The center-left’s penchant for the military brass is already turning into a parody. In spite of all the failures in the near and distant past, the members of the camp continue to choose for themselves theoretical and artificial leaders who are compressed into a mold that has been shaped in advance. While seizing on to the past images of Yitzhak Rabin and Ehud Barak, they are fantasizing about a senior defense official so that there can be no doubt about his patriotism, and are thereby falling into the trap so well prepared by the right, which has worked hard to undermine the nationalism of the left.

They are ignoring the political experience that Rabin and even Barak accumulated before they ascended – on foot, and not by parachute – to the leadership of the government. They are ignoring the fact that politics is a profession, and acquiring experience at it is essential to actually implement an ideology and policy. Anyone who has kept track of Kahol Lavan behind the scenes in the past year knows how blatant is their lack of political experience and how damaging it is to them.

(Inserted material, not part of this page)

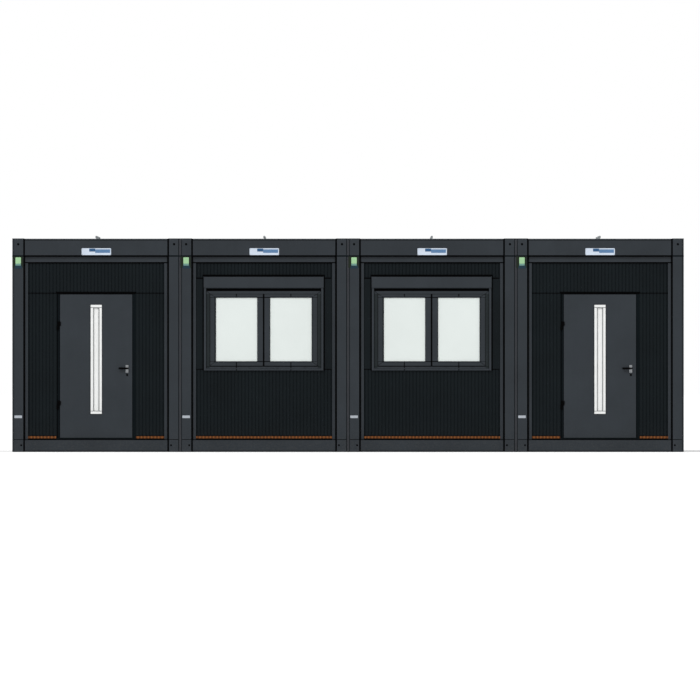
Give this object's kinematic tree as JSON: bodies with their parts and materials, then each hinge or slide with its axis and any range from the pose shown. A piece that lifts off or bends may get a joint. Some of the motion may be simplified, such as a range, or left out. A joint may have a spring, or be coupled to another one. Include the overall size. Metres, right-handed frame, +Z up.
{
  "type": "portable site cabin",
  "caption": "Row of linked dark steel site cabins with ribbed wall panels, flush entrance doors with tall vision strips, and double casement windows under roller shutter boxes.",
  "frame": {"origin": "on the ground at the middle of the building's footprint", "axes": "+X along the front from left to right, +Y from the front to the rear, +Z up"},
  "size_m": [9.749, 6.061, 3.135],
  "materials": {
    "frame_paint": "satin anthracite paint",
    "panel_paint": "satin dark anthracite coil coating",
    "door_frame_paint": "satin black-grey paint",
    "brown_sole": "stained timber sole",
    "white_bezel": "white moulded glazing frame",
    "vision_glass": "obscured glazing",
    "window_glass": "insulating glazing",
    "black_hinge": "black coating",
    "black_lever": "black nylon",
    "lock_steel": "brushed",
    "seal_rubber": "black sealing strip",
    "floor_covering": "grey vinyl floor",
    "ceiling_board": "white faced board",
    "roof_steel": "galvanised sheet"
  },
  "bodies": {
    "building": {"base_end_beams": "frame_paint", "base_side_beams": "frame_paint", "bottom_corner_fittings": "frame_paint", "ceilings": "ceiling_board", "corner_posts": "frame_paint", "door_1_frame": "door_frame_paint", "door_1_frame_hinges": "black_hinge", "door_4_frame": "door_frame_paint", "door_4_frame_hinges": "black_hinge", "floor_decks": "floor_covering", "floor_undersheets": "roof_steel", "fork_pockets": "frame_paint", "front_wall_1": "panel_paint", "front_wall_2": "panel_paint", "front_wall_3": "panel_paint", "front_wall_4": "panel_paint", "header_strips": "frame_paint", "joint_seals": "seal_rubber", "rear_walls": "panel_paint", "roof_end_beams": "frame_paint", "roof_sheets": "roof_steel", "roof_side_beams": "frame_paint", "side_wall_left": "panel_paint", "side_wall_right": "panel_paint", "sole_strips": "brown_sole", "top_corner_fittings": "frame_paint", "wall_trims": "frame_paint", "window_2_frame": "frame_paint", "window_2_glass": "window_glass", "window_2_sashes": "frame_paint", "window_2_shutter_box": "frame_paint", "window_2_shutter_guides": "frame_paint", "window_2_shutter_slat": "door_frame_paint", "window_2_sill": "frame_paint", "window_3_frame": "frame_paint", "window_3_glass": "window_glass", "window_3_sashes": "frame_paint", "window_3_shutter_box": "frame_paint", "window_3_shutter_guides": "frame_paint", "window_3_shutter_slat": "door_frame_paint", "window_3_sill": "frame_paint"},
    "door_1": {"door_1_glass": "vision_glass", "door_1_glazing_bezel": "white_bezel", "door_1_leaf": "frame_paint", "door_1_leaf_hinges": "black_hinge", "door_1_lock_plates": "lock_steel"},
    "door_1_handle": {"door_1_lever": "black_lever"},
    "door_4": {"door_4_glass": "vision_glass", "door_4_glazing_bezel": "white_bezel", "door_4_leaf": "frame_paint", "door_4_leaf_hinges": "black_hinge", "door_4_lock_plates": "lock_steel"},
    "door_4_handle": {"door_4_lever": "black_lever"}
  },
  "joints": [
    {"name": "door_1_swing", "type": "hinge", "parent": "building", "child": "door_1", "pos_m": [-4.209, -2.9975, 1.257], "axis": [0, 0, -1], "range_deg": [0, 120]},
    {"name": "door_1_lever_press", "type": "hinge", "parent": "door_1", "child": "door_1_handle", "pos_m": [-3.209, -2.963, 1.213], "axis": [0, -1, 0], "range_deg": [0, 40], "stiffness_Nm_per_rad": 1.2},
    {"name": "door_4_swing", "type": "hinge", "parent": "building", "child": "door_4", "pos_m": [3.105, -2.9975, 1.257], "axis": [0, 0, -1], "range_deg": [0, 120]},
    {"name": "door_4_lever_press", "type": "hinge", "parent": "door_4", "child": "door_4_handle", "pos_m": [4.105, -2.963, 1.213], "axis": [0, -1, 0], "range_deg": [0, 40], "stiffness_Nm_per_rad": 1.2}
  ]
}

It is self-evident that the military fantasy prevents women from heading this theoretical leadership. The imaginary next candidate will never be someone whom people don’t see in these circles in any case, and thereby they are perpetuating the existing situation. Even worse – in the current political arena, in which strategic partnership with the Joint List is more necessary than ever, placing another former chief of staff at the forefront only makes it difficult to implement this option, instead of advancing it.

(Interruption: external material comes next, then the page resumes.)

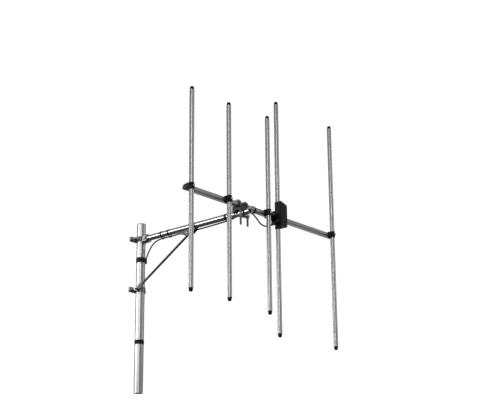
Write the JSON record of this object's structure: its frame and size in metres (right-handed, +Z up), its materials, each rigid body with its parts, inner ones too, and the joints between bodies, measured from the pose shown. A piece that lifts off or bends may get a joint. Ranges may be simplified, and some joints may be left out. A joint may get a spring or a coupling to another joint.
{
  "type": "yagi antenna",
  "caption": "Vertically polarised VHF yagi: dipole with feed box, reflector and directors on a boom, held by a braced side arm on a mast stub, coaxial feed down the mast.",
  "frame": {"origin": "centre of the mast tube's open lower end", "axes": "+Z up along the mast, +Y along the side arm from the mast to the boom, +X along the boom towards the directors, which is the direction of the beam"},
  "size_m": [0.911, 0.6479, 1.1875],
  "materials": {
    "galvanised": "dull hot-dip galvanised, faint mottling",
    "zinc_fastener": "bright zinc plate",
    "bare_aluminium": "drawn tube, satin",
    "brace_steel": "dull grey zinc, weathered",
    "cast_block": "cast aluminium, as cast",
    "saddle_lining": "dark grey coated sheet",
    "black_plastic": "moulded black, fine satin texture",
    "black_tape": "self-bonding black tape",
    "cable_jacket": "black sheath, slight sheen",
    "soft_seal": "moulded seal",
    "tinned_terminal": "machined, tinned",
    "circuit_board": "coated laminate",
    "ferrite": "sintered ferrite, dark grey",
    "nickel": "nickel plate"
  },
  "bodies": {
    "mast": {"mast_tube": "galvanised", "mast_top_plug": "black_plastic"},
    "side_arm": {"upper_mast_strap": "galvanised", "upper_back_bar": "galvanised", "lower_mast_strap": "galvanised", "lower_back_bar": "galvanised", "arm_socket": "galvanised", "brace_bracket": "galvanised", "mast_clamp_bolts": "zinc_fastener", "mast_clamp_nuts": "zinc_fastener", "mast_clamp_washers": "zinc_fastener", "arm_socket_bolt": "zinc_fastener", "brace_bracket_bolt": "zinc_fastener", "brace_pin_bolt": "zinc_fastener", "brace_foot_nut": "zinc_fastener", "hook_bolts": "zinc_fastener", "hook_bolt_nuts": "zinc_fastener", "arm_tube": "bare_aluminium", "brace_rod": "brace_steel", "crossover_block": "cast_block", "arm_saddle_plate": "cast_block", "boom_saddle": "saddle_lining", "arm_end_cap": "black_plastic", "arm_cable_ties": "black_plastic", "mast_tapes": "black_tape", "arm_cable_tape": "black_tape", "cable_arm": "cable_jacket", "cable_connector_boot": "cable_jacket", "cable_connector": "nickel"},
    "boom": {"boom_tube": "bare_aluminium", "boom_front_cap": "black_plastic", "boom_rear_cap": "black_plastic", "reflector": "bare_aluminium", "director_1": "bare_aluminium", "director_2": "bare_aluminium", "director_3": "bare_aluminium", "reflector_clamp": "black_plastic", "director_1_clamp": "black_plastic", "director_2_clamp": "black_plastic", "director_3_clamp": "black_plastic", "element_screws": "zinc_fastener", "element_screw_nuts": "zinc_fastener", "element_end_caps": "black_plastic", "dipole_housing": "black_plastic", "dipole_gasket": "soft_seal", "dipole_cover": "black_plastic", "dipole_cover_screws": "zinc_fastener", "dipole_back_clamp": "black_plastic", "dipole_clamp_screws": "zinc_fastener", "dipole_upper_rod": "bare_aluminium", "dipole_lower_rod": "bare_aluminium", "dipole_terminals": "tinned_terminal", "feed_board": "circuit_board", "feed_screws": "zinc_fastener", "balun_core": "ferrite", "cable_gland": "black_plastic", "gland_seal": "soft_seal", "cable_boom": "cable_jacket", "boom_cable_tie": "black_plastic"}
  },
  "joints": [
    {"name": "azimuth", "type": "hinge", "parent": "mast", "child": "side_arm", "pos_m": [0, 0, 0.654], "axis": [0, 0, 1], "range_deg": [-180, 180]},
    {"name": "polarisation", "type": "hinge", "parent": "side_arm", "child": "boom", "pos_m": [0, 0.566, 0.684], "axis": [1, 0, 0], "range_deg": [-90, 90]}
  ]
}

Those same people who anoint leaders, who are excited by former chiefs of staff, are usually even happier if this general is also Mizrahi by chance, and perhaps even religiously traditional. Here too they are ignoring the fact that the political identity of leaders is not necessarily to be found in their literal identity, but rather in what they represent symbolically. It’s sufficient to recall Menachem Begin and to look at Netanyahu.

But more than anything else, it seems that the self-appointed nominators of candidates are being overly analytical in their situation assessment. Let’s see who’s around, on which list we can stick him, which vague messages will we give him to recite, and how many Knesset seats will that bring, based on which survey.

This approach will always fail, because it completely lacks the secret ingredient in the recipe, the one that leads to major revolutions: passion. A man or woman who attracts masses of people to the light of a vision. Because of the path they portray. Because of the breadth of experience they’ve acquired, and which led them to these conclusions. Because of who they are. Because of their desire to lead and to change. Not because someone chose them in a laboratory based on their resume.

The left is now in need of Jewish-Arab partnership, ethical leadership with a clear vision, and ability on the ground based on practical political experience. The left does not need another general from the boring list of names. And if one is already proposing specific names instead of pointing to a desired path to be followed by those who are ready, one might at least challenge the social imagination with somewhat more ground-breaking proposals.